Few vehicles have entrenched themselves in American popular culture quite as deeply as the Jeep. While the carefree Mustang and Corvette certainly come close, the Jeep held a more profound meaning. It was proven in the most grueling conditions on earth, a faithful tool trusted by American soldiers in the throes of war. American Bantam is credited with the earliest prototype; a brilliantly simply yet enormously capable vehicle that impressed military officials. But the government was concerned that the small Pennsylvania-based company did not have the manufacturing capacity to keep up with the expected demand. Willys and Ford were drafted in as they could handle the volume needed to satisfy the Military, as well as provide some engineering tweaks to the Bantam prototype. Once finalized and put into production, nearly 650,000 military Jeeps were built by Ford and Willys over the course of WWII, and this humble utility truck became one of the most recognizably symbols of American ingenuity.
After the war, Ford resumed passenger car production, though Willys wisely cashed in on the Jeep’s wartime notoriety with the Civilian Jeep (CJ) which first hit showrooms in 1945. Willys had gone so far as to trademark the name “Agri-Jeep” but at the last minute, it name was officially changed to “Universal Jeep” in order to appeal to a broader audience and better reflect the truly diverse capabilities of the CJ. In a testament to its legacy, the Jeep has outlived its parent companies on numerous occasions, and it remains one of the most uniquely American vehicles of all time.

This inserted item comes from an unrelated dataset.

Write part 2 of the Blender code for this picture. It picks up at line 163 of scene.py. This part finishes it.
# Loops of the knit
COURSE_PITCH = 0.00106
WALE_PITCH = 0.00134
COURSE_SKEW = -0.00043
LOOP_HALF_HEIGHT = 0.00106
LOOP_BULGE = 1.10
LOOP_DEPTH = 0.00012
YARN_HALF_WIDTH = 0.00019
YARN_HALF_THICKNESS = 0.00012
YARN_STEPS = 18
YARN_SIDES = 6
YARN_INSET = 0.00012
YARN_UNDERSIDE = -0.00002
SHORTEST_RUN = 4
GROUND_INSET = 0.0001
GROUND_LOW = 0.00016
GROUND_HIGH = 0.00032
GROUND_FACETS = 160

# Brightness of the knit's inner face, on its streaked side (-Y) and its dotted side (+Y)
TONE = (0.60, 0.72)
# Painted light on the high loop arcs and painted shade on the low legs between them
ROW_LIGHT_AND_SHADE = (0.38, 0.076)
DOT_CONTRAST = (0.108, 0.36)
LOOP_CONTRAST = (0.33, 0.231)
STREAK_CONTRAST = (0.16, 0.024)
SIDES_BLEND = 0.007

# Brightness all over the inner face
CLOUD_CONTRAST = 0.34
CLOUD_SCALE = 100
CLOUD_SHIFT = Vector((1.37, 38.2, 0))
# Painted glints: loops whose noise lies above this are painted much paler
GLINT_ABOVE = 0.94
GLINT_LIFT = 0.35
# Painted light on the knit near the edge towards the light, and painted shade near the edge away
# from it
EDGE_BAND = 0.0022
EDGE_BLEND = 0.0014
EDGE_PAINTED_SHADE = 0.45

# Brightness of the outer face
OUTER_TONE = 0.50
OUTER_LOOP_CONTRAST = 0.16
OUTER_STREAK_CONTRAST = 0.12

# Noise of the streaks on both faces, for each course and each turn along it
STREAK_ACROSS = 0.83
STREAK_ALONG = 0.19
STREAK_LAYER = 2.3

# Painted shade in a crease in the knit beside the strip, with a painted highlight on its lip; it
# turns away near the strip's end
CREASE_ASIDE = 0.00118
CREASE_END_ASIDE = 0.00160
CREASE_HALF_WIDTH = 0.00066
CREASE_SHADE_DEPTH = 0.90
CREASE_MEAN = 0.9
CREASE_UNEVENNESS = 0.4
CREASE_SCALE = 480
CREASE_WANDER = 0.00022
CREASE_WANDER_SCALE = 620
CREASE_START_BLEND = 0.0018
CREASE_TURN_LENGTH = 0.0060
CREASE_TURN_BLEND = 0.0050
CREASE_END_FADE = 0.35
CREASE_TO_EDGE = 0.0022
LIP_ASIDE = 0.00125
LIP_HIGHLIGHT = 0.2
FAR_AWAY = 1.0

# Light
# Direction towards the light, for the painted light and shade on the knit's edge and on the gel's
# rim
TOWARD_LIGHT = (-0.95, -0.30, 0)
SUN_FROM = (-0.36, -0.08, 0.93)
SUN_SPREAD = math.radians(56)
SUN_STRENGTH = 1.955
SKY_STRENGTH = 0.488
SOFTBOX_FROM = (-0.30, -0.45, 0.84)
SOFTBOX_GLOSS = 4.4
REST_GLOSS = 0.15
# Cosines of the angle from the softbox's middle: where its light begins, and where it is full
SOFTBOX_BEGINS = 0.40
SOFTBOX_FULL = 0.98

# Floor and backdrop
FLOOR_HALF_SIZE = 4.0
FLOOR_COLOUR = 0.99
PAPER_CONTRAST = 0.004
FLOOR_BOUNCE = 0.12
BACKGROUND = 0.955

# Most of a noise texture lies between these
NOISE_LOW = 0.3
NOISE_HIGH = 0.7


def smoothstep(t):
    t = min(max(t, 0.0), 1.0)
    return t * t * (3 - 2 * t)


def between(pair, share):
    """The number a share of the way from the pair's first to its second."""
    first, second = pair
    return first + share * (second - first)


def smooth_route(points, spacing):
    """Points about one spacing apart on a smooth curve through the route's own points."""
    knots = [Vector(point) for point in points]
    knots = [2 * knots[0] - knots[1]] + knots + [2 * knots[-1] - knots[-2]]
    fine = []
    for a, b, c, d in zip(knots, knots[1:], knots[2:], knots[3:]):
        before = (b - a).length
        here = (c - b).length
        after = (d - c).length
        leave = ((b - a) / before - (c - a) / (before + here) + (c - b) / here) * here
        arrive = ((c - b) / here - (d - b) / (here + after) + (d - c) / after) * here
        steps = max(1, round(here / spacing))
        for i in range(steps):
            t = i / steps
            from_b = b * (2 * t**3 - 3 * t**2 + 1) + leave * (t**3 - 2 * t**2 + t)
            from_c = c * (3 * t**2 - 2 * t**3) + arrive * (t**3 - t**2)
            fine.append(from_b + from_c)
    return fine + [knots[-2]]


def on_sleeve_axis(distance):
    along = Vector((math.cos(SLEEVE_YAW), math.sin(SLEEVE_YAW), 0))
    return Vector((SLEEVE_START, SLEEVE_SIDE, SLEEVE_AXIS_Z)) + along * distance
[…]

This 1959 Universal Jeep CJ5 has been painstakingly restored to near factory-correct standards. Discovered by the most recent owner in Cleveland, Ohio in 2010, it had served as a grounds service vehicle for a local drive-in movie theater before being retired from duty. Despite having been “put out to pasture” the Jeep was remarkably complete and sound, though ready for restoration. Over the course of the next several years, the owner meticulously restored this CJ5 to near factory-correct standards. After careful disassembly, the original body tub was deemed beyond repair, so it was replaced with a new high-quality Repli-Tub sourced from Willys Overland Motors in Toledo. The original fenders, hood and grille and windscreen frame were in fine condition and were carefully restored in order to maintain a high degree of originality. The underpinnings were fully stripped, and the frame media blasted and painted with hard-wearing POR-15 to ensure a lifetime of protection. The axles were fully rebuilt along with new suspension to return the chassis to a factory-fresh appearance.

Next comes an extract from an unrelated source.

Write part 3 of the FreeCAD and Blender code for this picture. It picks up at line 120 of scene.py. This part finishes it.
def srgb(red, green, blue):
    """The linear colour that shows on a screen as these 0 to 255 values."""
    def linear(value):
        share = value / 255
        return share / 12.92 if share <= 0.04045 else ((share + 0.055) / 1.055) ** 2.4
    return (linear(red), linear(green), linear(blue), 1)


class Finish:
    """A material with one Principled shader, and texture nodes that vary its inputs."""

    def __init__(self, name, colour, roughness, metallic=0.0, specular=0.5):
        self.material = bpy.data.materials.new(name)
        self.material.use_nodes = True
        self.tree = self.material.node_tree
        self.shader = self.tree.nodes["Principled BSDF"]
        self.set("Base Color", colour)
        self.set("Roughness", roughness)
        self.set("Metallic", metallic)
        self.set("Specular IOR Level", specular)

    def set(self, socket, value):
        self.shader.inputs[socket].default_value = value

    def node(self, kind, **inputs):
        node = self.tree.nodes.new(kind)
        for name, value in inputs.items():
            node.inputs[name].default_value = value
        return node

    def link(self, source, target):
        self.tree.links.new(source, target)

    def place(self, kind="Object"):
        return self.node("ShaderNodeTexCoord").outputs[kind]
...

The high-quality body is finished in a factory correct shade of President Red, which was applied using modern base-coat enamel for ease of maintenance and durability. The presentation of the paintwork is very good, with nice straight body panels and beautiful finish work both inside and out of the body tub. After the restoration was completed, the CJ was enjoyed on local roads and in casual shows, and few very minor touchups have been made along the way. The body features the side-mount spare wheel and folding windscreen that were signatures of the bare-bones CJ5 and it retains the correct Willys-embossed tailgate and the period “Four Wheel Drive” logo on the tail.

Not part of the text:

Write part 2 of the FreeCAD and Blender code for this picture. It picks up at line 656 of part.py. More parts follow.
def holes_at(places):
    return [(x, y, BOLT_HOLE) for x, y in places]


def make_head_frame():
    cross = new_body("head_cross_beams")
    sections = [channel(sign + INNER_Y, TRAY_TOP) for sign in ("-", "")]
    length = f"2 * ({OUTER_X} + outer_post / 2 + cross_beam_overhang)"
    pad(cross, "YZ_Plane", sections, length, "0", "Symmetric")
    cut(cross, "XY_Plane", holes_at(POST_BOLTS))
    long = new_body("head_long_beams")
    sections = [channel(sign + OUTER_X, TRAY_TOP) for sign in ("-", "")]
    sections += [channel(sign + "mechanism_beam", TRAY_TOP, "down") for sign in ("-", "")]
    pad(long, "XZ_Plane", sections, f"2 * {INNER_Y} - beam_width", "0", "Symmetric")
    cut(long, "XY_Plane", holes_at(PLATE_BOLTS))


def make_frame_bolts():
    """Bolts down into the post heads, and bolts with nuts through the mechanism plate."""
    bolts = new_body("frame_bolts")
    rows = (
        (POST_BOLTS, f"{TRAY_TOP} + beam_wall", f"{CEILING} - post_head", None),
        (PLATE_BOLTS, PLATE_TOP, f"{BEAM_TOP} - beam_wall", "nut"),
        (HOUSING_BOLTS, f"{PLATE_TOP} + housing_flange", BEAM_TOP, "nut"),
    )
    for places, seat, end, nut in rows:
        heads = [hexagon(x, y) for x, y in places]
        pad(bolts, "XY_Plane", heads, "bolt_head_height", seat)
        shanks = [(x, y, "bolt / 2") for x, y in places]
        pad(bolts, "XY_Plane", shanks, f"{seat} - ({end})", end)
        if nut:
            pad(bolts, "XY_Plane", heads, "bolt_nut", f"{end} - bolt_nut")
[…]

Careful attention was paid to ensure an authentic restoration of the interior using period correct materials and fittings. The front seats are trimmed in correct style two-tone red and gray vinyl, and aftermarket, period-look chrome lift-latch seat belts were added. A brand new BestTop convertible top and soft door set is included, which has yet to be fitted to the body. Also included is an extremely rare optional rear seat which requires restoration but would make for a very nice period finishing touch.
Willys’ 134 cubic inch F-head Hurricane Four is well-suited to the lightweight CJ5, feeling peppier than its factory-rated 72 horsepower would suggest. Underhood presentation is excellent, in keeping with the utilitarian nature but nicely executed with high-quality finishes and detailing. Receipts show the engine was rebuilt as part of the restoration in 2011, and it is mated the correct 3-speed manual gearbox and 2-speed transfer case. In order to improve drivability, a set of radial tires were fitted that are close in size to the original bias ply, but provide a bit more pleasant feel on the road. The wheels are the original steels, media blasted and painted in an attractive off-white color that, while not original, look very handsome contrasting the red body.
The sale of this charming CJ5 includes the aforementioned convertible top and rear seat, as well as a collection of receipts and photos documenting the restoration process. Rarely do we encounter early Jeeps that have been restored with such attention to original specification. Far too many have been run into the ground in commercial service, or have been modified beyond recognition for off-roading. This beautifully presented early CJ5 is a true icon of American motoring, refreshingly correct and restored with care by a passionate enthusiast.